Win with Aetherflux Reservoir. Win with Talrand, Sky Summoner making infinite drakes. Win with Sentinel Tower pinging everyone out. The Horror itself doesn't look like a combo piece. It looks like a control card that happens to win if left unchecked.
I think the reason this one flies under the radar is people see a seven-mana creature and don't treat it as a combo piece. They're wrong. If you're in blue and you're running fast mana and free spells anyway, Hullbreaker wins on the spot.
Basalt Monolith and Rings of Brighthearth
Basalt Monolith is $3.98 and Rings of Brighthearth is $5.12. Monolith is a three-mana rock that taps for three colorless and has an untap ability. Rings copies activated abilities for
. Together they make infinite colorless mana.Tap Basalt Monolith for three. Use that three to activate its untap ability. Hold priority and spend two to copy the untap with Rings. Let the copy resolve first, untapping the Monolith. Tap it again for three. Let the original untap resolve. You're back where you started but you have one extra mana. Repeat.

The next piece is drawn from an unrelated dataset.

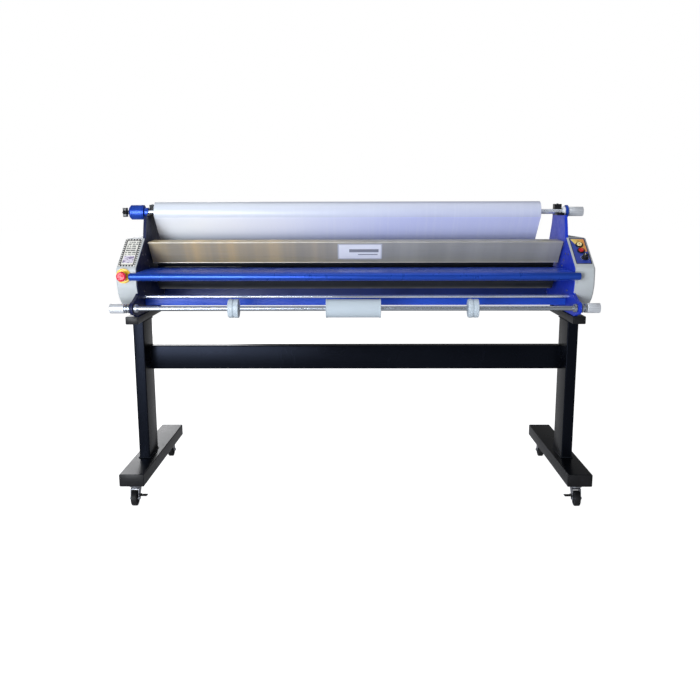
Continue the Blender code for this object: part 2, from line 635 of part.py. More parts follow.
def build_take_up():
    """The lower front shaft with its collars, grips, core holders and centre sleeve."""
    chrome = material("take_up_chrome", (0.70, 0.70, 0.72), 0.15, 1.0)
    alloy = material("take_up_alloy", (0.70, 0.71, 0.73), 0.30, 1.0)
    grey = material("core_holder_grey", (0.55, 0.56, 0.60), 0.40, 0.2)
    centre = (0.0, TAKE_UP_Y, TAKE_UP_Z)
    half = [(-0.955, TAKE_UP_R), (-0.921, TAKE_UP_R)]
    for start in (-0.921, -0.9095):
        half += [(start, 0.0185), (start + 0.008, 0.0185), (start + 0.008, 0.013), (start + 0.0115, 0.013)]
    half = half[:-1] + [(-0.8985, 0.013), (-0.8985, TAKE_UP_R), (-0.8835, TAKE_UP_R), (-0.8835, 0.0165)]
    half += [(-0.870, 0.0165), (-0.870, TAKE_UP_R)]
    turned("take_up_shaft", half + [(-x, r) for x, r in reversed(half)], centre, chrome, COARSE)

    bore = TAKE_UP_R + RUNNING
    left = [(-0.956, bore), (-0.9230, bore), (-0.9230, 0.0185), (-0.9245, 0.0195)]
    left += [(-0.978, 0.0195), (-0.981, 0.0165)]
    turned("take_up_knob_left", left, centre, alloy, FINE)
    grip, socket = fluted_mesh(0.9230, 0.9745, 0.020, 16, 0.0014, 4, bore, 0.956)
    knob = add_object("take_up_knob_right", grip, alloy, centre)
    combine(knob, cutter("take_up_knob_bore", socket, centre), "DIFFERENCE")

    for word, x_from, x_to in (("left", -0.5065, -0.4645), ("right", 0.4490, 0.4910)):
        ring = [(x_from, bore), (x_from, 0.0335), (x_from + 0.004, CORE_R)]
        ring += [(x_to - 0.004, CORE_R), (x_to, 0.0335), (x_to, bore)]
        turned("core_holder_" + word, ring, centre, grey, FINE, closed=True)
    x_from, x_to = -0.1165, 0.1025
    rim = [(x_from, bore), (x_from, 0.038), (x_from + 0.006, 0.038), (x_from + 0.0065, 0.0365)]
    rim += [(x_from + x_to - x, r) for x, r in reversed(rim)]
    turned("centre_sleeve", rim, centre, grey, FINE, closed=True)


# ---------------------------------------------------------------- controls

def build_controls():
    """The emergency stop on the left cover, three controls on the right one, and the inlet."""
    yellow = material("stop_yellow", (0.85, 0.62, 0.05), 0.4)
    red = material("stop_red", (0.65, 0.02, 0.05), 0.3)
    black = material("control_black", (0.02, 0.02, 0.02), 0.4)
    cream = material("button_cream", (0.80, 0.76, 0.60), 0.4)

    ring = [(GAP, 0.0120), (GAP, 0.0300), (0.003, 0.0300), (0.0045, 0.0285), (0.0045, 0.0120)]
    head = [(0.0012, 0.0105), (0.026, 0.0105), (0.026, 0.0175), (0.031, 0.0200), (0.038, 0.0200), (0.043, 0.0150)]
    place = (STOP_X, 0.0, STOP_Z)
    add_object("emergency_stop_ring", stop_mesh(ring, closed=True), yellow, place)
    add_object("emergency_stop_button", stop_mesh(head), red, place)

    lift = 0.0012
    cap = [(lift, BUTTON_R), (0.0075, BUTTON_R), (0.0090, BUTTON_R - 0.0015)]
    panel_piece("run_button", BUTTON_X, RUN_DOWN, cap, cream)
    panel_piece("stop_button", BUTTON_X, STOP_DOWN, cap, red)
    knob = [(lift, 0.0150), (0.005, 0.0150), (0.0065, 0.0115), (0.018, 0.0105), (0.0195, 0.0090)]
    panel_piece("speed_knob", 0.9380, 0.136, knob, black)

    inlet = box("power_inlet", (0.9090, COVER_REAR_Y + GAP, 0.850), (0.9570, COVER_REAR_Y + 0.012, 0.882), black)
    recess = box_mesh((0.9150, COVER_REAR_Y + 0.003, 0.855), (0.9510, COVER_REAR_Y + 0.020, 0.877))
    combine(inlet, cutter("inlet_recess", recess), "DIFFERENCE")


# ---------------------------------------------------------------- build

def main():
    """Builds the whole machine, sub-assembly by sub-assembly."""
    build_stand()
    build_casters()
    build_side_plates()
    build_covers()
    build_sheets()
    build_rollers()
    build_bearings()
    build_drive()
    build_supply()
    build_take_up()
    build_controls()


clear_scene()
main()
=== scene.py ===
"""Cold roll laminator: the finished looks of a wide-format machine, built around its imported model.

Each sub-assembly is a class that holds its own sizes, models its pieces with mesh operators and dresses them.
Everything is in metres in the machine's frame: the floor at Z = 0, X along the rollers, the operator at -Y.
"""

import json
import logging
import math
from dataclasses import dataclass, field
from enum import Enum
from typing import Iterable, Optional, Sequence, Union

import bmesh
import bpy
from mathutils import Matrix, Vector

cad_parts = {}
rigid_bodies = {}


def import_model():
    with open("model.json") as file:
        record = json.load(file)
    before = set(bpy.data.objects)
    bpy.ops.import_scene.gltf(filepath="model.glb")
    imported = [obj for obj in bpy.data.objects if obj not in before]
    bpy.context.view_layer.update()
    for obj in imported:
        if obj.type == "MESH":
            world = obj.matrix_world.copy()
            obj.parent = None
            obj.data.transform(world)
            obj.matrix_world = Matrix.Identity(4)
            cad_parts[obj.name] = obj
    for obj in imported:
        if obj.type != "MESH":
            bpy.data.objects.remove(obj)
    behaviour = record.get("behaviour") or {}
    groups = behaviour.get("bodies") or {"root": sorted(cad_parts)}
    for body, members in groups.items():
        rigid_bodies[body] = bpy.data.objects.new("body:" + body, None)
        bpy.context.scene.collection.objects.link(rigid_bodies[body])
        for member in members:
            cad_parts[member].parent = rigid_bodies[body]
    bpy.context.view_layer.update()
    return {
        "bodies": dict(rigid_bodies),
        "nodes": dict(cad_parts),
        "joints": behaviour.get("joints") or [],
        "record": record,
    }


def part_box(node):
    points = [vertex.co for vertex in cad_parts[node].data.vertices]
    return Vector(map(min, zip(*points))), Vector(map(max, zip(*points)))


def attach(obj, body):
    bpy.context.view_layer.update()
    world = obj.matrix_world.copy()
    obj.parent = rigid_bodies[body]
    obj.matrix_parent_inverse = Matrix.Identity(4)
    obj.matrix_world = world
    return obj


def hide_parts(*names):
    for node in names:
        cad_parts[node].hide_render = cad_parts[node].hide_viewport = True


LOG = logging.getLogger("laminator")

Colour = tuple[float, float, float]
Point = tuple[float, float]
Place = Sequence[float]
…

This one is sneaky because both cards are generically good in colorless-matters decks or artifact-heavy strategies. Rings is value town with fetchlands, planeswalkers, or any repeatable ability. Monolith is just fast mana with a downside. People don't connect the dots until you're making fifty colorless and tutoring for Staff of Domination to draw your deck.
Nim Deathmantle and mana creatures
Nim Deathmantle is $4.75 and it's a recursion engine. Pay four, return a creature from your graveyard to the battlefield and attach Deathmantle to it. The creature becomes a black Zombie. This is good in aristocrats or reanimator decks. It becomes infinite with any creature that makes four or more mana.
Priest of Gix is $0.55 and makes three black mana when it enters. That's not enough by itself. But if you have Ashnod's Altar or Phyrexian Altar on the battlefield, you sacrifice Priest of Gix for two colorless (or one colored). That's five total mana from a three-mana creature. Pay four to Deathmantle to bring it back. Net one mana, infinite loops, infinite death triggers.
Or use Priest of Urabrask which is similar but red. Or any creature that untaps lands like Peregrine Drake at $0.28 if you have five lands. Deathmantle combos with a lot of creatures and the entire package costs less than ten dollars.
I've seen Nim Deathmantle sit on the battlefield for ten turns in a Teysa Karlov deck and nobody removed it because it's "just" recursion. Then the Teysa player finds Weaponcraft Enthusiast or something and goes infinite out of nowhere.
Deadeye Navigator and anything that makes mana
Deadeye Navigator is $3.75 and it blinks creatures repeatedly. Soulbond it to a creature, pay
, blink that creature. It's a value engine. Blink Mulldrifter every turn. Blink Archaeomancer to loop spells. Blink Sepulchral Primordial to steal everyone's graveyards.It's also a combo piece with anything that makes three or more mana on ETB. Peregrine Drake is the classic example. Drake enters, untaps five lands. Soulbond to Deadeye. Tap five lands for five mana. Pay two to blink Drake. Drake untaps five lands again. You netted three mana. Repeat for infinite mana and infinite ETBs.
Cloud of Faeries does the same thing with two lands if those lands tap for two each. Great Whale and Palinchron also work but they're more expensive and more obvious.
Deadeye Navigator gets hated out of a lot of games now because people know it combos. But it still sneaks through sometimes because the creature it's paired with looks innocent. Nobody kills Peregrine Drake on sight. They should.
What this means for deck building
If you're running any of these cards, you should know what they combo with. You don't have to build around it. You don't have to tutor for the combo every game. But if you naturally draw into both pieces, you should recognize it and win.
I built a Brago, King Eternal deck that ran Strionic Resonator because doubling Brago triggers is good value. Turns out Resonator also goes infinite with any permanent that makes three mana when it enters or untaps. I found that out mid-game when someone pointed it out. Free win.
The flip side is if you're playing against these cards, you need to know what to remove. Reveillark is scarier than it looks. Hullbreaker Horror is not "just" a control finisher. Grand Architect in a blue artifact deck probably has Pili-Pala in the 99 somewhere.
Building in redundancy
The reason I like these combos is they're hard to disrupt compared to three-card or four-card piles. You need two specific cards and sometimes a generic enabler like a sacrifice outlet or a mana rock. That's easier to assemble than Kiki-Jiki, Mirror Breaker at $12.32 plus Restoration Angel at $0.44 plus haste plus protection.
And most of these pieces have backup combos. Reveillark combos with Karmic Guide but also with Body Double or Saffi Eriksdotter. Deadeye Navigator works with Peregrine Drake but also Cloud of Faeries, Great Whale, or even Palinchron if you're rich. Isochron Scepter plus Dramatic Reversal at $6.13 is a different combo but it uses similar principles (untap your mana rocks, make infinite mana, win).
If you're building a combo deck, redundancy is how you win before turn ten. If you're building a value deck that happens to have combos, redundancy means you stumble into wins you didn't plan for.